D’autres sujets encore sont mis sur la table à l’occasion de ce mouvement de grève. Depuis deux mois déjà, des soignants exercent leur droit de retrait à Mayotte. Cause principale ? L’insécurité, soutient le responsable FO : « depuis quelques temps, le personnel hospitalier est devenu la cible favorite des agresseurs : des bus transportant les soignants sont souvent pris à partie, caillassés. Nous n’arrivons pas à comprendre cela : nous, nous soignons tout le monde… L’hôpital, comme l’école, doit être un sanctuaire », soupire-t-il. « Imaginez, pour les soignants, déjà que les nuits sont trop courtes, ils se retrouvent coincés dans des barrages et agressés sur le chemin du travail… »

À Mayotte, l’opération Wuambushu sème la peur

L’opération Wuambushu, menée par le ministère de l’Intérieur et qui a abouti à la destruction d’habitats informels sur l’île, avait pour objectif officiel d’agir sur l’insécurité. Or, « les gens ont seulement été déplacés. Pour nous syndicalistes, cette opération était surtout une question de communication. Des effets d’annonce », balaie Arkaddine Abdoul-Wassion.

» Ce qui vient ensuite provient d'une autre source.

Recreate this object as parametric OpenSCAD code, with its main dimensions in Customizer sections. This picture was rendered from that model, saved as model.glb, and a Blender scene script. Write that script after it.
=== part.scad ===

La CGT Mayotte, elle, n’a pas souhaité se joindre à l’appel intersyndical en partie parce qu’elle estime que des sujets prioritaires en sont les grands absents. En premier lieu : le projet de loi Mayotte, auquel le conseil départemental vient de donner le feu vert début octobre, après un rejet initial en 2022. « Pour moi, ça c’est une priorité. C’est une loi qui va figer Mayotte sur plusieurs décennies », insiste Haoussi Boinahedja.